> _Your objective_
Print, exactly and completely, every entry in the data.

> _Dataset_
______

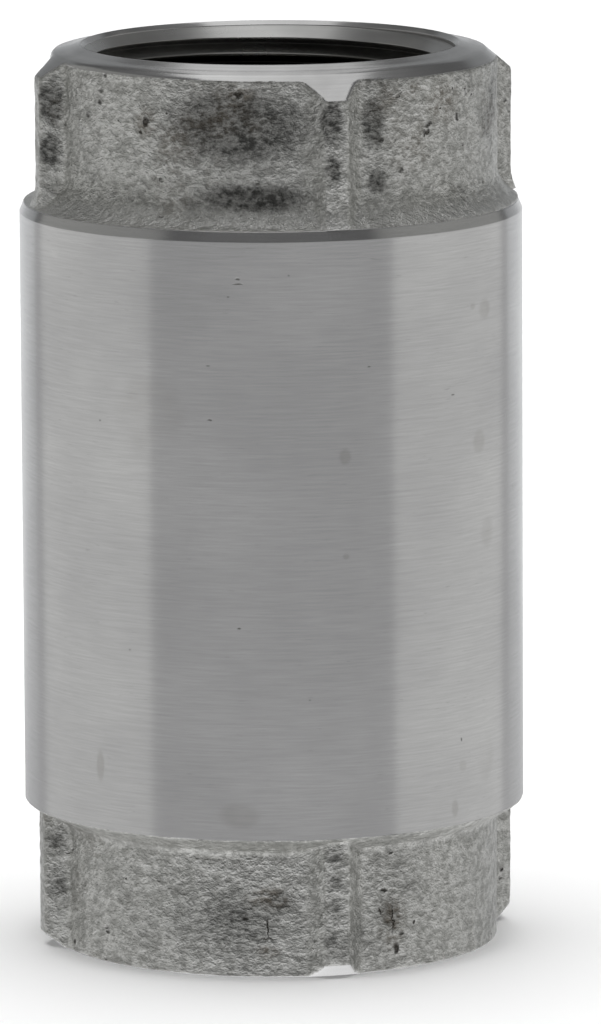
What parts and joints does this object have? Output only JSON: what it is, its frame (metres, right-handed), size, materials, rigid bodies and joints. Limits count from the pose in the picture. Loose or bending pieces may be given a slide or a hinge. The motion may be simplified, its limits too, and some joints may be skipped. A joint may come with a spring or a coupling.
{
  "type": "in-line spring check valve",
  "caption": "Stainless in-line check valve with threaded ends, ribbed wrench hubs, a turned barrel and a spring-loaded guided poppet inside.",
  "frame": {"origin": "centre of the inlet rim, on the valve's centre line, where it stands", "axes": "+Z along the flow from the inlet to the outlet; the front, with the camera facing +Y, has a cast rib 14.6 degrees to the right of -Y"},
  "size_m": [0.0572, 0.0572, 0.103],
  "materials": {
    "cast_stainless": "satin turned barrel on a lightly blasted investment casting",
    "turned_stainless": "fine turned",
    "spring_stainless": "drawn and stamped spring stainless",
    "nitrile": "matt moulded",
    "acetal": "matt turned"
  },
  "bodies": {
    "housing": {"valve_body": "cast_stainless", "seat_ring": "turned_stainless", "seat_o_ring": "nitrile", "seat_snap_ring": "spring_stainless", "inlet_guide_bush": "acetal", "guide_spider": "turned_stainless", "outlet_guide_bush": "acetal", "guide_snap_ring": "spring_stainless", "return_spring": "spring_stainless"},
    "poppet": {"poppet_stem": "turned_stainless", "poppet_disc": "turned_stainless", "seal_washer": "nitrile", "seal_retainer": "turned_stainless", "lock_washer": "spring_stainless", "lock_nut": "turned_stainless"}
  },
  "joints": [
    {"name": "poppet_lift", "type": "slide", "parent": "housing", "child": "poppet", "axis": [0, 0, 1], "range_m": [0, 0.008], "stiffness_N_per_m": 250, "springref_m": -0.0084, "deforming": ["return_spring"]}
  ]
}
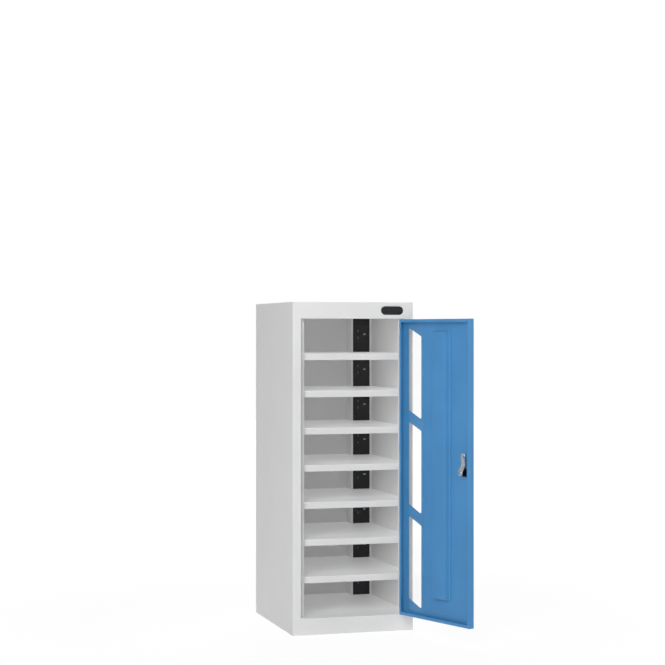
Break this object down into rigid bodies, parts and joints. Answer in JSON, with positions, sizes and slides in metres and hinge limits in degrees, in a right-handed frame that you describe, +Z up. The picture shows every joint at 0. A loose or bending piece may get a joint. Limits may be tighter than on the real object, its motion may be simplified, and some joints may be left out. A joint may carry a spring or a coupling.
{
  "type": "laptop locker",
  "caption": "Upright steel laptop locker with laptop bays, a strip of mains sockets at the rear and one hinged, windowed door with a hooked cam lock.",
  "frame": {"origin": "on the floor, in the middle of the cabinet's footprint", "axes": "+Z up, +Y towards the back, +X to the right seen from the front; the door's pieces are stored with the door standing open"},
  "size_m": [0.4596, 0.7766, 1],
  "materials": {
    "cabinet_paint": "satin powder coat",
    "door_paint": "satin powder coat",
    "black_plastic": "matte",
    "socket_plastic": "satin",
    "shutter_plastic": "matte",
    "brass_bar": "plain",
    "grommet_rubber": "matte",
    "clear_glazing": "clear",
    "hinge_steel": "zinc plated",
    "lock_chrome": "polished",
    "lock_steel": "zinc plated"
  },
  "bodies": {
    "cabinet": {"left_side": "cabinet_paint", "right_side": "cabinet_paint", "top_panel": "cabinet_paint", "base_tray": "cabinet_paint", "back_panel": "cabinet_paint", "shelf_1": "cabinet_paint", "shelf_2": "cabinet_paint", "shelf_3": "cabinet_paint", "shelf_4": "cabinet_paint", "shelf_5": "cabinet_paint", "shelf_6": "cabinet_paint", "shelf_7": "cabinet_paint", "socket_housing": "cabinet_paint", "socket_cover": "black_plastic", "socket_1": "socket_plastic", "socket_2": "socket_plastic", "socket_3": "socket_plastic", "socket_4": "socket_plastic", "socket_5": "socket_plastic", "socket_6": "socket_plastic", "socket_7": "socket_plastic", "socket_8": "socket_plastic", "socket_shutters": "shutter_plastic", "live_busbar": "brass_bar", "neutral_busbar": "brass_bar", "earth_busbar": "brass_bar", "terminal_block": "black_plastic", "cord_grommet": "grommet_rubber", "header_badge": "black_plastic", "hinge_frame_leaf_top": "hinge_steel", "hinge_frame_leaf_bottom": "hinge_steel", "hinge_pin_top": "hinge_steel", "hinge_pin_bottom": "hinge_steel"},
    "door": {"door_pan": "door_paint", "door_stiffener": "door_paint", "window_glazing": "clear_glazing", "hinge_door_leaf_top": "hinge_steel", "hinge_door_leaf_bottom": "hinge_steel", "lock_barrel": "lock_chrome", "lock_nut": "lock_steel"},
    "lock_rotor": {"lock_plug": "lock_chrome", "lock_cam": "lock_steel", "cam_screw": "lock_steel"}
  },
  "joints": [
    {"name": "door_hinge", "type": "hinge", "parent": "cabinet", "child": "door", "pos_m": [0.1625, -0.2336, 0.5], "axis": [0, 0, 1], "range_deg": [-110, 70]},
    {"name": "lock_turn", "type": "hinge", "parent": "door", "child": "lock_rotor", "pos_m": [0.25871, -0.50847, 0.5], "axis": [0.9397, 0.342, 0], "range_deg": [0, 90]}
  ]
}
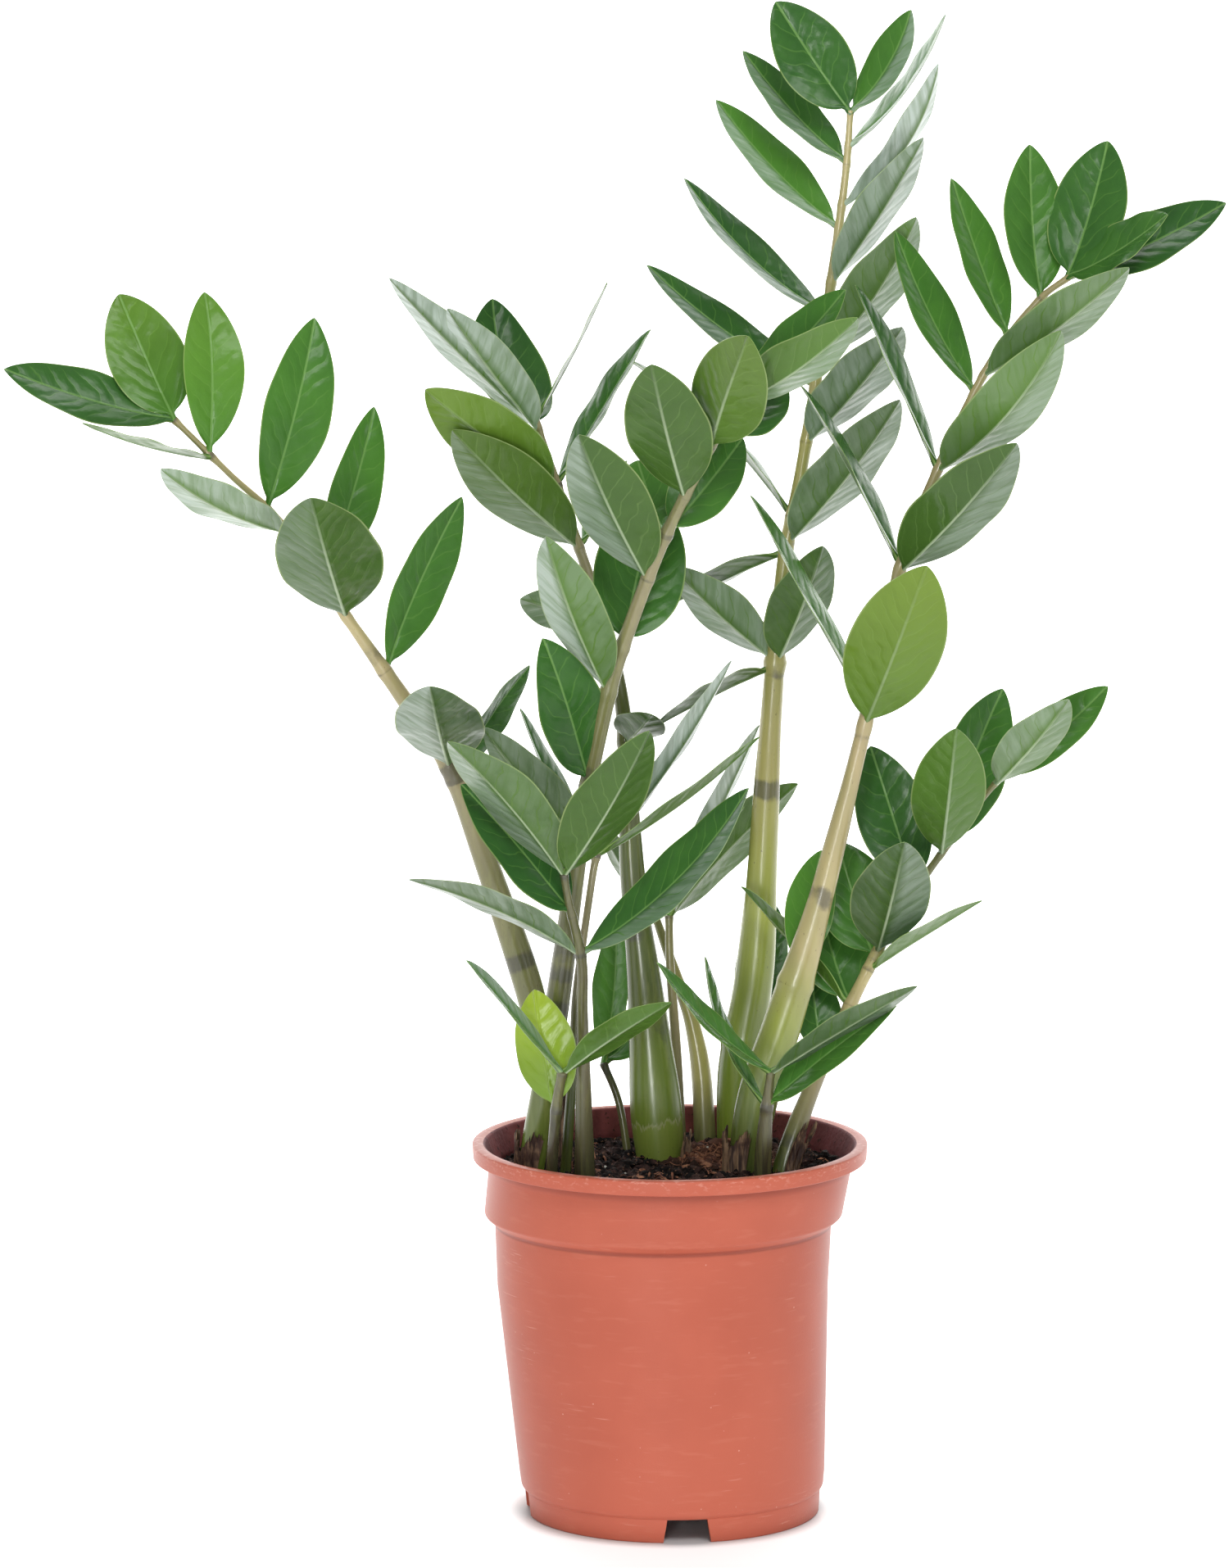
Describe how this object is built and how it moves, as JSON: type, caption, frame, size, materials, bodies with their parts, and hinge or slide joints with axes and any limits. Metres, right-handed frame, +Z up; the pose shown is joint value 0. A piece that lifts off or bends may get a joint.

______

> _Exercise output_
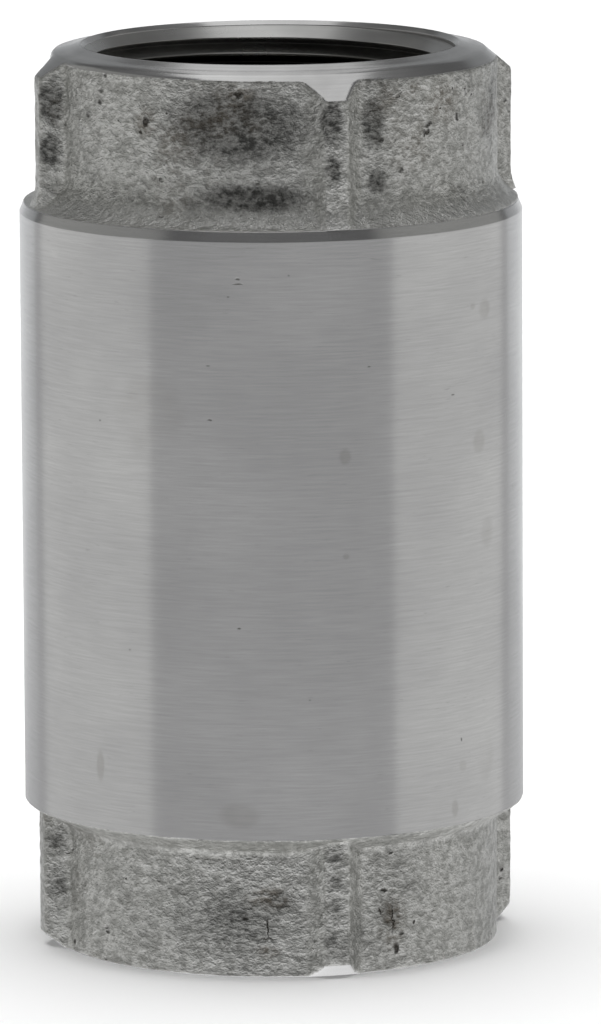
What parts and joints does this object have? Output only JSON: what it is, its frame (metres, right-handed), size, materials, rigid bodies and joints. Limits count from the pose in the picture. Loose or bending pieces may be given a slide or a hinge. The motion may be simplified, its limits too, and some joints may be skipped. A joint may come with a spring or a coupling.
{
  "type": "in-line spring check valve",
  "caption": "Stainless in-line check valve with threaded ends, ribbed wrench hubs, a turned barrel and a spring-loaded guided poppet inside.",
  "frame": {"origin": "centre of the inlet rim, on the valve's centre line, where it stands", "axes": "+Z along the flow from the inlet to the outlet; the front, with the camera facing +Y, has a cast rib 14.6 degrees to the right of -Y"},
  "size_m": [0.0572, 0.0572, 0.103],
  "materials": {
    "cast_stainless": "satin turned barrel on a lightly blasted investment casting",
    "turned_stainless": "fine turned",
    "spring_stainless": "drawn and stamped spring stainless",
    "nitrile": "matt moulded",
    "acetal": "matt turned"
  },
  "bodies": {
    "housing": {"valve_body": "cast_stainless", "seat_ring": "turned_stainless", "seat_o_ring": "nitrile", "seat_snap_ring": "spring_stainless", "inlet_guide_bush": "acetal", "guide_spider": "turned_stainless", "outlet_guide_bush": "acetal", "guide_snap_ring": "spring_stainless", "return_spring": "spring_stainless"},
    "poppet": {"poppet_stem": "turned_stainless", "poppet_disc": "turned_stainless", "seal_washer": "nitrile", "seal_retainer": "turned_stainless", "lock_washer": "spring_stainless", "lock_nut": "turned_stainless"}
  },
  "joints": [
    {"name": "poppet_lift", "type": "slide", "parent": "housing", "child": "poppet", "axis": [0, 0, 1], "range_m": [0, 0.008], "stiffness_N_per_m": 250, "springref_m": -0.0084, "deforming": ["return_spring"]}
  ]
}
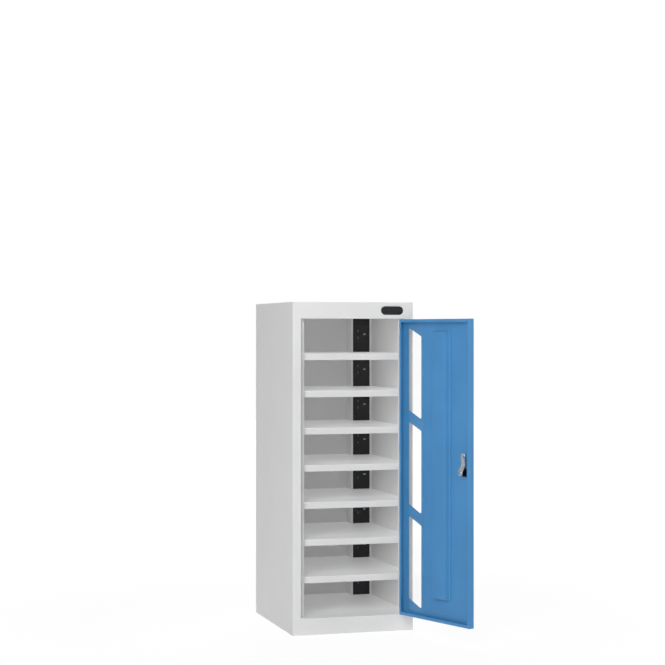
Break this object down into rigid bodies, parts and joints. Answer in JSON, with positions, sizes and slides in metres and hinge limits in degrees, in a right-handed frame that you describe, +Z up. The picture shows every joint at 0. A loose or bending piece may get a joint. Limits may be tighter than on the real object, its motion may be simplified, and some joints may be left out. A joint may carry a spring or a coupling.
{
  "type": "laptop locker",
  "caption": "Upright steel laptop locker with laptop bays, a strip of mains sockets at the rear and one hinged, windowed door with a hooked cam lock.",
  "frame": {"origin": "on the floor, in the middle of the cabinet's footprint", "axes": "+Z up, +Y towards the back, +X to the right seen from the front; the door's pieces are stored with the door standing open"},
  "size_m": [0.4596, 0.7766, 1],
  "materials": {
    "cabinet_paint": "satin powder coat",
    "door_paint": "satin powder coat",
    "black_plastic": "matte",
    "socket_plastic": "satin",
    "shutter_plastic": "matte",
    "brass_bar": "plain",
    "grommet_rubber": "matte",
    "clear_glazing": "clear",
    "hinge_steel": "zinc plated",
    "lock_chrome": "polished",
    "lock_steel": "zinc plated"
  },
  "bodies": {
    "cabinet": {"left_side": "cabinet_paint", "right_side": "cabinet_paint", "top_panel": "cabinet_paint", "base_tray": "cabinet_paint", "back_panel": "cabinet_paint", "shelf_1": "cabinet_paint", "shelf_2": "cabinet_paint", "shelf_3": "cabinet_paint", "shelf_4": "cabinet_paint", "shelf_5": "cabinet_paint", "shelf_6": "cabinet_paint", "shelf_7": "cabinet_paint", "socket_housing": "cabinet_paint", "socket_cover": "black_plastic", "socket_1": "socket_plastic", "socket_2": "socket_plastic", "socket_3": "socket_plastic", "socket_4": "socket_plastic", "socket_5": "socket_plastic", "socket_6": "socket_plastic", "socket_7": "socket_plastic", "socket_8": "socket_plastic", "socket_shutters": "shutter_plastic", "live_busbar": "brass_bar", "neutral_busbar": "brass_bar", "earth_busbar": "brass_bar", "terminal_block": "black_plastic", "cord_grommet": "grommet_rubber", "header_badge": "black_plastic", "hinge_frame_leaf_top": "hinge_steel", "hinge_frame_leaf_bottom": "hinge_steel", "hinge_pin_top": "hinge_steel", "hinge_pin_bottom": "hinge_steel"},
    "door": {"door_pan": "door_paint", "door_stiffener": "door_paint", "window_glazing": "clear_glazing", "hinge_door_leaf_top": "hinge_steel", "hinge_door_leaf_bottom": "hinge_steel", "lock_barrel": "lock_chrome", "lock_nut": "lock_steel"},
    "lock_rotor": {"lock_plug": "lock_chrome", "lock_cam": "lock_steel", "cam_screw": "lock_steel"}
  },
  "joints": [
    {"name": "door_hinge", "type": "hinge", "parent": "cabinet", "child": "door", "pos_m": [0.1625, -0.2336, 0.5], "axis": [0, 0, 1], "range_deg": [-110, 70]},
    {"name": "lock_turn", "type": "hinge", "parent": "door", "child": "lock_rotor", "pos_m": [0.25871, -0.50847, 0.5], "axis": [0.9397, 0.342, 0], "range_deg": [0, 90]}
  ]
}
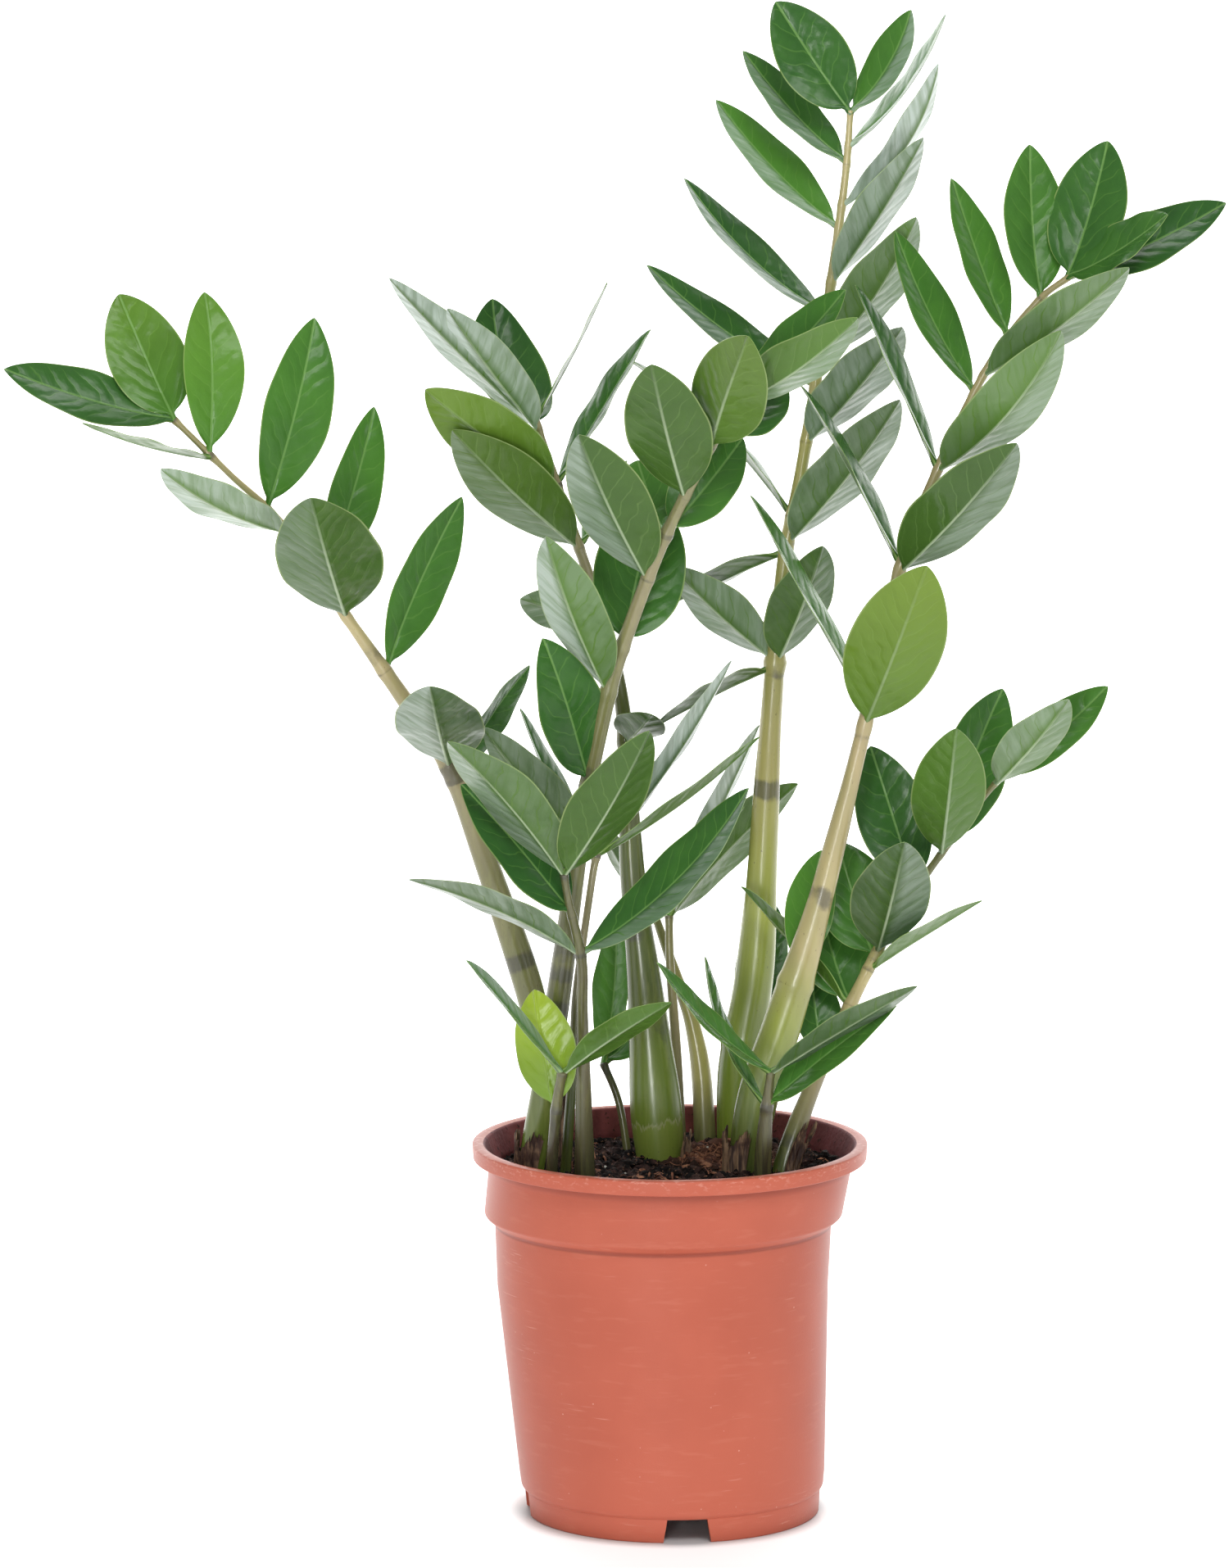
Describe how this object is built and how it moves, as JSON: type, caption, frame, size, materials, bodies with their parts, and hinge or slide joints with axes and any limits. Metres, right-handed frame, +Z up; the pose shown is joint value 0. A piece that lifts off or bends may get a joint.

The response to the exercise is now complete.